- _INFORMATION SHOWN_

+++

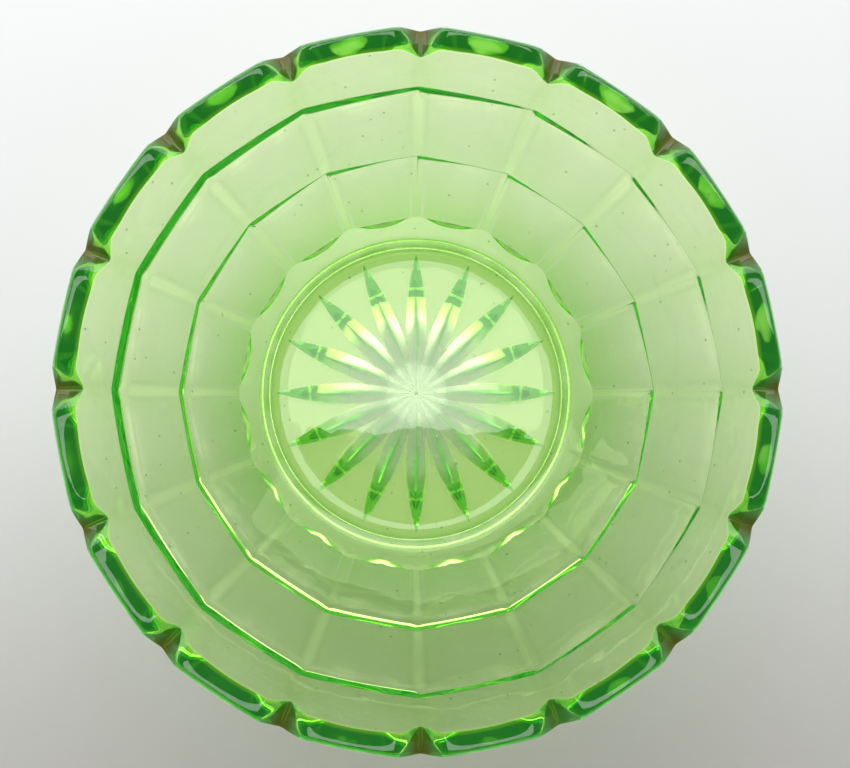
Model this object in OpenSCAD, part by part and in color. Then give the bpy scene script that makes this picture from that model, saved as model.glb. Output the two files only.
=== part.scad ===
// Pressed glass dish with sixteen panels in three stepped tiers.
// Millimetres, +Z up, the foot ring stands on Z = 0 and the axis is X = Y = 0.

/* [Overall] */
// Height of the rim's crests above the table
dish_h = 76; // [60:1:100]
// Flats round the side, one star ray and one rim notch to each corner
panels = 16; // [12:1:20]
// Half the distance across flats at the rim
rim_a = 109.4; // [90:0.2:130]

/* [Tiers] */
// Half across flats where the lower tier starts
lower_a = 64.6; // [56:0.2:72]
// Half across flats where the middle tier starts
middle_a = 82.2; // [74:0.2:90]
// Half across flats where the upper tier starts
upper_a = 99.2; // [90:0.2:105]
// Height where the middle tier starts
middle_z = 27; // [22:0.5:32]
// Height where the upper tier starts
upper_z = 51.6; // [44:0.5:58]
// Height of the small riser at the foot of a tier
riser_h = 2; // [1:0.1:4]
// Width of the ledge under a riser, at the sharp corner of its cove
ledge_w = 1.3; // [1:0.1:3]
// Radius of the cove under a ledge
cove_r = 1.8; // [0.5:0.1:2]
// How far the corners between panels are eased back
corner_ease = 0.25; // [0.1:0.05:0.6]
// Radius on the lower edge of a riser
edge_r = 0.4; // [0.2:0.1:0.6]

/* [Base] */
// Height of the inside floor, where the lower tier starts
floor_z = 7.2; // [5:0.1:10]
// Height of the recessed underside
under_z = 2.4; // [1.5:0.1:4]
// Inside radius of the foot ring
foot_in = 53.8; // [48:0.2:56]
// Outside radius of the foot ring
foot_out = 57.4; // [56:0.2:62]
// Radius of the star base, where it runs into the heel
base_r = 52; // [51:0.2:54]
// Radius of the round heel where it meets the lower tier
heel_r = 63.4; // [60:0.2:66]

/* [Star] */
// Length of one ray from the middle
ray_l = 50; // [40:0.2:51]
// How far the rays run on past the middle, which sets the dimple there
star_lead = 1.5; // [0.5:0.1:4]
// Half width of a ray at its middle
ray_w = 3.4; // [2:0.1:4]
// Depth of a ray at its middle
ray_d = 2.6; // [1.5:0.1:3.5]

/* [Inside] */
// Radius where the fillet of the floor runs into the wall
wall_r = 57.4; // [52:0.2:60]
// Lean of the wall above level at that place, in degrees
wall_lean = 41.5; // [36:0.5:48]
// Radius of the fillet between floor and wall
fillet_r = 17; // [10:1:24]
// Inside radius at the rim
mouth_r = 103.8; // [86:0.1:126]

/* [Rim] */
// Height of the separate rim band
band_h = 8; // [6:0.5:12]
// Drop of the top edge from a panel's middle to its notches
arch_d = 0.9; // [0.3:0.1:1.5]
// Depth of a notch below the shoulders
notch_d = 4.8; // [2:0.2:6]
// Half width of a notch at the shoulders
notch_w = 5.9; // [3:0.1:8]
// Radius in the bottom of a notch
notch_r = 1.4; // [0.5:0.1:3]
// Width of the outer bevel along the top
bevel_w = 2; // [0.8:0.1:2.5]
// Drop of the outer bevel
bevel_d = 1.8; // [0.5:0.1:2]

/* [Hidden] */
half_step = 180 / panels;
over = 1;
reach = 60;
round_fn = 180;
arc_r = arc_radius();
arc_c = [wall_r - arc_r * sin(wall_lean), wall_z() + arc_r * cos(wall_lean)];
fillet_c = [wall_r - fillet_r * sin(wall_lean), floor_z + fillet_r];
band_z = dish_h - band_h;
band_a = upper_a + (rim_a - upper_a) * (band_z - upper_z) / (dish_h - upper_z);
glass_green = [0.62, 0.86, 0.5];
deep_green = [0.25, 0.72, 0.35];

// Height where the fillet runs into the wall
function wall_z() = floor_z + fillet_r * (1 - cos(wall_lean));

// One arc leaves the fillet at the given lean and ends at the mouth
function arc_radius() =
    let (run = mouth_r - wall_r, rise = dish_h - wall_z())
    norm([run, rise]) / (2 * sin(atan2(rise, run) - wall_lean));

// Radius through the corners, eased back
function corner_r(a) = a / cos(half_step) - corner_ease;

// Section of the hollow inside, to be cut from every wall
module hollow_section() {
    translate([0, floor_z]) square([fillet_c[0], dish_h]);
    translate(fillet_c) circle(r = fillet_r, $fn = round_fn);
    intersection() {
        translate(arc_c) circle(r = arc_r, $fn = round_fn);
        translate([0, wall_z()]) square([2 * mouth_r, dish_h]);
    }
}

// Ring turned from an outside line, with the hollow taken out
module turned_wall(z0, z1, r0, r1) {
    rotate_extrude($fn = round_fn)
        difference() {
            polygon([[base_r, z0], [r0, z0], [r1, z1], [base_r, z1]]);
            hollow_section();
        }
}

// Cuts the same flat on every panel, from a section drawn as radius and height
module flats_cut() {
    for (i = [0 : panels - 1])
        rotate([90, 0, (i + 0.5) * 360 / panels])
            translate([0, 0, -reach / 2])
                linear_extrude(height = reach) children();
}

// Space outside a stepped tier: slope, cove, ledge and the riser above it
module step_section(a0, z0, a1, z1) {
    low = z1 - riser_h;
    knee = a1 - ledge_w;
    lean = atan2(low - z0, knee - a0);
    back = cove_r * tan(lean / 2);
    far = a1 + reach;
    slope_x = (knee - a0) / (low - z0);
    polygon([
        [a0 - over * slope_x, z0 - over],
        [knee - back * cos(lean), low - back * sin(lean)],
        [knee + back, low],
        [a1, low],
        [a1, z1 + over],
        [far, z1 + over],
        [far, z0 - over]
    ]);
    translate([knee + back, low - cove_r]) circle(r = cove_r, $fn = round_fn);
    difference() {
        translate([a1 - edge_r, low - over]) square([edge_r, edge_r + over]);
        translate([a1 - edge_r, low + edge_r]) circle(r = edge_r, $fn = round_fn);
    }
}

module stepped_tier(a0, z0, a1, z1) {
    difference() {
        turned_wall(z0, z1, corner_r(a1), corner_r(a1));
        flats_cut() step_section(a0, z0, a1, z1);
        corner_cut(a0, z0, a1, z1);
    }
}

// Eases the corners back along the slope of the flats
module corner_cut(a0, z0, a1, z1) {
    low = z1 - riser_h;
    knee = a1 - ledge_w;
    slope_x = (knee - a0) / (low - z0);
    rotate_extrude($fn = round_fn)
        polygon([
            [corner_r(a0 - over * slope_x), z0 - over],
            [corner_r(knee), low],
            [corner_r(a1) + reach, low],
            [corner_r(a1) + reach, z0 - over]
        ]);
}

module foot_ring() {
    edge = 1.1;
    color(glass_green)
        rotate_extrude($fn = round_fn) {
            translate([foot_in, edge]) square([foot_out - foot_in, under_z - edge]);
            translate([foot_in + edge, 0]) square([foot_out - foot_in - 2 * edge, under_z]);
            translate([foot_in + edge, edge]) circle(r = edge, $fn = round_fn);
            translate([foot_out - edge, edge]) circle(r = edge, $fn = round_fn);
        }
}

// Half width of a ray at a distance from the axis, full at its middle
function leaf(x) =
    let (t = (x + star_lead) / (ray_l + star_lead))
    ray_w * 4 * t * (1 - t);

// A point of the star, from its ray, its distance along it and off it, and its height
function star_point(i, x, y, z) =
    let (turn = i * 2 * half_step)
    [x * cos(turn) - y * sin(turn), x * sin(turn) + y * cos(turn), under_z + z];

// The star's hollow as one body: V grooves that run together round the middle
module star_hollow() {
    dip = 0.3;
    pitch = ray_d / ray_w;
    steps = [for (t = [0, 0.13, 0.25, 0.4, 0.55, 0.7, 0.85, 1]) t * ray_l];
    n = len(steps) - 1;
    wide = [for (x = steps) leaf(x) + dip / pitch];
    spare = [for (j = [0 : n]) wide[j] - steps[j] * tan(half_step)];
    m = len([for (v = spare) if (v > 0) v]) - 1;
    part_x = steps[m] + (steps[m + 1] - steps[m]) * spare[m] / (spare[m] - spare[m + 1]);
    block = 3 * n - m + 1;
    points = [
        [0, 0, under_z + leaf(0) * pitch],
        for (i = [0 : panels - 1]) each [
            for (j = [1 : n]) star_point(i, steps[j], 0, leaf(steps[j]) * pitch),
            for (j = [1 : m]) star_point(i, steps[j], steps[j] * tan(half_step), spare[j] * pitch - dip),
            star_point(i, part_x, part_x * tan(half_step), -dip),
            for (j = [m + 1 : n]) star_point(i, steps[j], wide[j], -dip),
            for (j = [m + 1 : n]) star_point(i, steps[j], -wide[j], -dip)
        ]
    ];
    faces = [
        for (i = [0 : panels - 1])
            let (
                here = 1 + i * block,
                back = 1 + ((i + panels - 1) % panels) * block,
                keel = function(j) j == 0 ? 0 : here + j - 1,
                left = function(j) here + n + j - 1,
                right = function(j) back + n + j - 1,
                left_edge = function(j) here + n + j,
                right_edge = function(j) here + 2 * n + j - m
            )
            each [
                [left(1), keel(1), 0],
                [0, keel(1), right(1)],
                for (j = [1 : m - 1]) [left(j), left(j + 1), keel(j + 1), keel(j)],
                for (j = [1 : m - 1]) [keel(j), keel(j + 1), right(j + 1), right(j)],
                [left(m), left(m + 1), left_edge(m + 1), keel(m + 1), keel(m)],
                [keel(m), keel(m + 1), right_edge(m + 1), right(m + 1), right(m)],
                for (j = [m + 1 : n - 1]) [left_edge(j), left_edge(j + 1), keel(j + 1), keel(j)],
                for (j = [m + 1 : n - 1]) [keel(j), keel(j + 1), right_edge(j + 1), right_edge(j)],
                [right_edge(n), keel(n), left_edge(n)]
            ],
        [for (i = [0 : panels - 1]) each [
            for (j = [m + 1 : n]) 1 + i * block + 2 * n + j - m,
            for (j = [n : -1 : m + 1]) 1 + i * block + n + j,
            1 + i * block + n + m
        ]]
    ];
    polyhedron(points = points, faces = faces);
}

module star_base() {
    color(deep_green)
        difference() {
            rotate_extrude($fn = round_fn)
                difference() {
                    translate([0, under_z]) square([base_r, 2 * floor_z]);
                    hollow_section();
                    translate([0, floor_z + 1.5]) square([base_r + over, 3 * floor_z]);
                }
            star_hollow();
        }
}

module heel() {
    color(glass_green)
        rotate_extrude($fn = round_fn)
            polygon([
                [base_r, under_z],
                [foot_out, under_z],
                [foot_out + 0.8, under_z + 0.9],
                [heel_r, floor_z - 1.2],
                [heel_r, floor_z],
                [base_r, floor_z]
            ]);
}

module lower_tier() {
    color(glass_green) stepped_tier(lower_a, floor_z, middle_a, middle_z);
}

module middle_tier() {
    color(glass_green) stepped_tier(middle_a, middle_z, upper_a, upper_z);
}

module upper_tier() {
    slope_x = (band_a - upper_a) / (band_z - upper_z);
    color(glass_green)
        difference() {
            turned_wall(upper_z, band_z, corner_r(upper_a), corner_r(band_a));
            flats_cut()
                polygon([
                    [upper_a - over * slope_x, upper_z - over],
                    [band_a + over * slope_x, band_z + over],
                    [band_a + reach, band_z + over],
                    [band_a + reach, upper_z - over]
                ]);
        }
}

// Space above the scalloped top edge round one corner, as width and height
module notch_section() {
    pitch = rim_a * sin(half_step);
    arch_r = pitch * pitch / (2 * arch_d);
    shoulder = dish_h - arch_d;
    difference() {
        translate([-pitch - over, shoulder - over]) square([2 * pitch + 2 * over, over + reach]);
        for (side = [-1, 1])
            translate([side * pitch, dish_h - arch_r]) circle(r = arch_r, $fn = round_fn);
    }
    polygon([
        [-notch_w, shoulder + over],
        [-notch_w, shoulder + 0.1],
        [-notch_r * 0.7, shoulder - notch_d + notch_r * 0.3],
        [notch_r * 0.7, shoulder - notch_d + notch_r * 0.3],
        [notch_w, shoulder + 0.1],
        [notch_w, shoulder + over]
    ]);
    translate([0, shoulder - notch_d + notch_r]) circle(r = notch_r, $fn = round_fn);
}

module rim() {
    slope_x = (rim_a - band_a) / band_h;
    color(deep_green)
        difference() {
            turned_wall(band_z, dish_h, corner_r(band_a), corner_r(rim_a));
            flats_cut()
                polygon([
                    [band_a - over * slope_x, band_z - over],
                    [rim_a - bevel_d * slope_x, dish_h - bevel_d],
                    [rim_a - bevel_w, dish_h],
                    [rim_a - bevel_w, dish_h + over],
                    [rim_a + reach, dish_h + over],
                    [rim_a + reach, band_z - over]
                ]);
            for (i = [0 : panels - 1])
                rotate([90, 0, i * 360 / panels + 90])
                    translate([0, 0, mouth_r - 2 * bevel_w - 8])
                        linear_extrude(height = reach) notch_section();
            rotate_extrude($fn = round_fn)
                polygon([
                    [mouth_r - 3, dish_h - 2.2],
                    [mouth_r + 1.8, dish_h + 0.05],
                    [mouth_r - 3, dish_h + over]
                ]);
        }
}

foot_ring();
star_base();
heel();
lower_tier();
middle_tier();
upper_tier();
rim();
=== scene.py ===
import math

import bmesh
import bpy
import numpy as np
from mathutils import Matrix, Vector


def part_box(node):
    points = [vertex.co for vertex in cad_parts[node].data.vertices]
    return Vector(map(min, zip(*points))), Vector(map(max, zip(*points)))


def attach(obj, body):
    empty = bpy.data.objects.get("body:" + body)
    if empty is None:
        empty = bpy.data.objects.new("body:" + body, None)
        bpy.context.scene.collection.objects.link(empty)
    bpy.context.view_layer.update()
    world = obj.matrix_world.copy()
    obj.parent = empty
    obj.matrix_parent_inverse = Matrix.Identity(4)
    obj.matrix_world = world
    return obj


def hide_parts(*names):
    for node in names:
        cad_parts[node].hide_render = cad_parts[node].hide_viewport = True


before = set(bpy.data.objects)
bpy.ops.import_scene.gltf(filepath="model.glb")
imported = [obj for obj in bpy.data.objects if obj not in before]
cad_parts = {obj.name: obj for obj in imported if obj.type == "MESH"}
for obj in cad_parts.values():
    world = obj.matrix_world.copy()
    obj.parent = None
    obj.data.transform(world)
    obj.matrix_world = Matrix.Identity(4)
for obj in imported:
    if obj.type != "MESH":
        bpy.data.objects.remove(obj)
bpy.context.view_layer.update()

scene = bpy.context.scene
print("frame loaded, nodes:", ", ".join(sorted(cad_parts)))


class Wire:
    # wraps a shader socket so that sums on it become Math nodes
    def __init__(self, bench, socket):
        self.bench, self.socket = bench, socket

    def maths(self, operation, first, second):
        return self.bench.node("ShaderNodeMath", {"operation": operation}, {0: first, 1: second})

    def __add__(self, other):
        return self.maths("ADD", self, other)

    def __radd__(self, other):
        return self.maths("ADD", other, self)

    def __sub__(self, other):
        return self.maths("SUBTRACT", self, other)

    def __rsub__(self, other):
        return self.maths("SUBTRACT", other, self)

    def __mul__(self, other):
        return self.maths("MULTIPLY", self, other)

    def __rmul__(self, other):
        return self.maths("MULTIPLY", other, self)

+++

- _BRIEF_
Look above for the line containing "turned_wall(band_z, dish_h, corner_r(band_a), corner_r(rim_a));". Output from there through the line containing "obj.matrix_world = world", exactly and inclusively.

- _WORKED ANSWER_
            turned_wall(band_z, dish_h, corner_r(band_a), corner_r(rim_a));
            flats_cut()
                polygon([
                    [band_a - over * slope_x, band_z - over],
                    [rim_a - bevel_d * slope_x, dish_h - bevel_d],
                    [rim_a - bevel_w, dish_h],
                    [rim_a - bevel_w, dish_h + over],
                    [rim_a + reach, dish_h + over],
                    [rim_a + reach, band_z - over]
                ]);
            for (i = [0 : panels - 1])
                rotate([90, 0, i * 360 / panels + 90])
                    translate([0, 0, mouth_r - 2 * bevel_w - 8])
                        linear_extrude(height = reach) notch_section();
            rotate_extrude($fn = round_fn)
                polygon([
                    [mouth_r - 3, dish_h - 2.2],
                    [mouth_r + 1.8, dish_h + 0.05],
                    [mouth_r - 3, dish_h + over]
                ]);
        }
}

foot_ring();
star_base();
heel();
lower_tier();
middle_tier();
upper_tier();
rim();
=== scene.py ===
import math

import bmesh
import bpy
import numpy as np
from mathutils import Matrix, Vector


def part_box(node):
    points = [vertex.co for vertex in cad_parts[node].data.vertices]
    return Vector(map(min, zip(*points))), Vector(map(max, zip(*points)))


def attach(obj, body):
    empty = bpy.data.objects.get("body:" + body)
    if empty is None:
        empty = bpy.data.objects.new("body:" + body, None)
        bpy.context.scene.collection.objects.link(empty)
    bpy.context.view_layer.update()
    world = obj.matrix_world.copy()
    obj.parent = empty
    obj.matrix_parent_inverse = Matrix.Identity(4)
    obj.matrix_world = world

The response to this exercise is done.